A cura di Alessio Branchini e Mirko Pinotti
Il problema della breve emivita dei fattori della coagulazione per la terapia sostitutiva dell’emofilia, che ha guidato negli ultimi due decenni la ricerca di strategie per rallentarne l’eliminazione, estendendone così la permanenza in circolo. I risultati ottenuti con le tecniche sinora utilizzate hanno permesso di ridurre in particolare la frequenza di infusione dei concentrati di FIX ad emivita prolungata, meno significativamente per quelli di FVIII. Non sono ancora disponibili concentrati di FVII con proprietà farmacocinetiche migliorate. Resta poi un desiderio insoddisfatto quello di poter somministrare i concentrati in forme più agevoli, come ad es. gocce nasali.
Questi sono i presupposti di uno studio per la generazione di “super-farmaci” per la terapia delle malattie della coagulazione, tra cui l’emofilia (anche in presenza di inibitori), condotto da un team di ricerca internazionale con competenze in immunologia, biochimica e malattie della coagulazione.
Un ruolo determinante ha giocato il laboratorio in cui lavorano il Dr. Alessio Branchini e il Prof. Mirko Pinotti, presso l’Università di Ferrara, in collaborazione con ricercatori internazionali che fanno capo al Prof. Jan Terje Andersen della University of Oslo e al Prof. Rodney Camire della University of Pennsylvania (Philadelphia, USA).
I risultati di questo studio, dal titolo “An engineered human albumin enhances half-life and transmucosal delivery when fused to protein-based biologics” , sono stati pubblicati il giorno 14 Ottobre sulla prestigiosa rivista Science Translational Medicine, e riguardano un approccio di ingegneria proteica, che consente la produzione di farmaci derivanti dalla “fusione” tra due molecole con proprietà diverse. La molecola presentata nello studio , frutto delle biotecnologie, ha mostrato un’efficacia nel tempo mai riportata in precedenza. In particolare, il farmaco combina un fattore della coagulazione (il fattore VII), e l’albumina, proteina che presenta una alta stabilità. Queste caratteristiche miste conferiscono al fattore ingegnerizzato, cioè il farmaco, la capacità di essere efficace più a lungo all’interno del sangue. Grazie a queste caratteristiche il nuovo farmaco biotecnologico potrebbe quindi rappresentare una nuova soluzione terapeutica per i pazienti, consentendo un numero minore di infusioni. Questa strategia può consentire anche il rilascio attraverso le mucose, per cui può ipotizzarsi l’abbandono della via di somministrazione endovenosa, obiettivo che rappresenterebbe una vera svolta della terapia, con miglioramento significativo della qualità della vita dei pazienti trattati.

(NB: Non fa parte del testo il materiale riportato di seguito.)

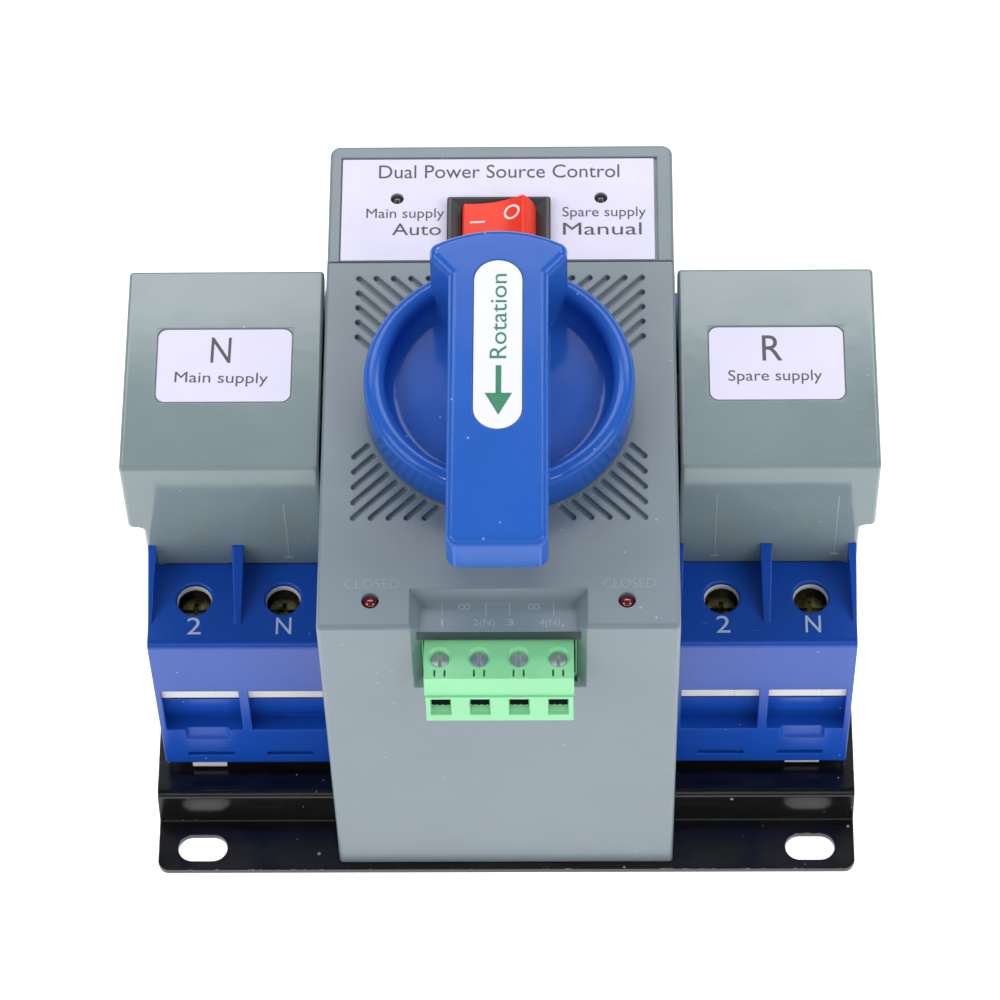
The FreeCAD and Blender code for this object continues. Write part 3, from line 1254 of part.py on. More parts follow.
def build():
    base_plate()
    din_rails()
    rail_rivets()
    base_screws()
    breaker_shells()
    shell_rivets()
    pole_group("arc_chutes", arc_chute)
    pole_group("trip_coils", trip_coil)
    pole_group("fixed_contacts", fixed_contact)
    pole_group("bimetals", bimetal)
    for name, side in (("left", -1), ("right", 1)):
        toggles(name + "_toggles", side)
        rail_latch(name + "_rail_latch", side)
        contact_arms(name + "_contact_arms", side)
        terminal_clamps(name + "_terminal_clamps", side)
        terminal_screws(name + "_terminal_screws", side)
        shroud(name + "_near_shroud", side, 0)
        shroud(name + "_far_shroud", side, 180)
        side_cover(name, side)
        slide(name + "_slide", side)
    centre_case()
    panel_cover()
    panel_label()
    chassis()
    motor()
    motor_pinion()
    drive_gear()
    drive_shaft()
    handle()
    handle_label()
    rocker_bezel()
    rocker_button()
    rocker_blades()
    lamps()
    control_board()
    limit_switches()
    terminal_header()
    terminal_plug()
    plug_fittings()


def check():
    """Stop on any object that failed, or any sub-part that is not a valid solid."""
    failed = [thing.Name for thing in doc.Objects if {"Invalid", "Error"} & set(thing.State)]
    if failed:
        raise RuntimeError(f"failed objects: {failed}")
    for piece in nodes:
        shape = piece.Shape
        if shape.isNull() or not shape.isValid() or not shape.Solids:
            raise RuntimeError(f"{piece.Label} has no valid solid")


build()
doc.recompute()
check()
os.makedirs("parts", exist_ok=True)
for piece in nodes:
    piece.Shape.exportStep(f"parts/{piece.Label}.step")
    print(f"{piece.Label}: {len(piece.Shape.Solids)} solids, {piece.Shape.Volume:.0f} mm3")
print(len(nodes), "nodes")
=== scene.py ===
import json
import math

import bmesh
import bpy
from mathutils import Matrix, Vector
from mathutils.bvhtree import BVHTree


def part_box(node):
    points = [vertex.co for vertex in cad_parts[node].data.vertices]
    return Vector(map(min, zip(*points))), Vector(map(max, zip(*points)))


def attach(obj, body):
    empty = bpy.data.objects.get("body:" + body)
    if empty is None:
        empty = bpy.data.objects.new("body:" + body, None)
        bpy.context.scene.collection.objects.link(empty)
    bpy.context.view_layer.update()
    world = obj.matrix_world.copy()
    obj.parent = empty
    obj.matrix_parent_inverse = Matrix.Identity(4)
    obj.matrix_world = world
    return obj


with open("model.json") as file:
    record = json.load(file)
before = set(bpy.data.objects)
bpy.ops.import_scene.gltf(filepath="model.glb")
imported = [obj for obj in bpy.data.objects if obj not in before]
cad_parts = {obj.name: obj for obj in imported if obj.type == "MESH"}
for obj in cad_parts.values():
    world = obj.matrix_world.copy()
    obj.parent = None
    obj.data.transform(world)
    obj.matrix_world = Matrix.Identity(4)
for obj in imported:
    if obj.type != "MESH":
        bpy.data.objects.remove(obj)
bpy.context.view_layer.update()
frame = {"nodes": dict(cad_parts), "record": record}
MM = 0.001


# ---- camera, floor and lights -------------------------------------------------------------------

CAMERA_PLACE = Vector((0.01444, -0.48232, 0.85466))
CAMERA_YAW = math.radians(-1.797)
CAMERA_PITCH = math.radians(58.867)
CAMERA_ROLL = math.radians(-1.759)
CAMERA_LENS = 162.38
SENSOR_WIDTH = 36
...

Il Dr. Branchini ha presentato questi interessantissimi risultati in un abstract al Convegno Triennale, che è stato insignito del Premio AICE destinato ai lavori di giovani ricercatori sulle tematiche delle innovazioni terapeutiche.

Per Approfondire:
Bern M, Nilsen J, Ferrarese M, Sand KMK, Gjølberg TT, Lode HE, Davidson RJ, Camire RM, Bækkevold ES, Foss S, Grevys A, Dalhus B, Wilson J, Høydahl LS, Christianson GJ, Roopenian DC, Schlothauer T, Michaelsen TE, Moe MC, Lombardi S, Pinotti M, Sandlie I, Branchini A, Andersen JT. An engineered human albumin enhances half-life and transmucosal delivery when fused to protein-based biologics. Sci Transl Med. 2020 Oct 14;12(565):eabb0580. doi: 10.1126/scitranslmed.abb0580.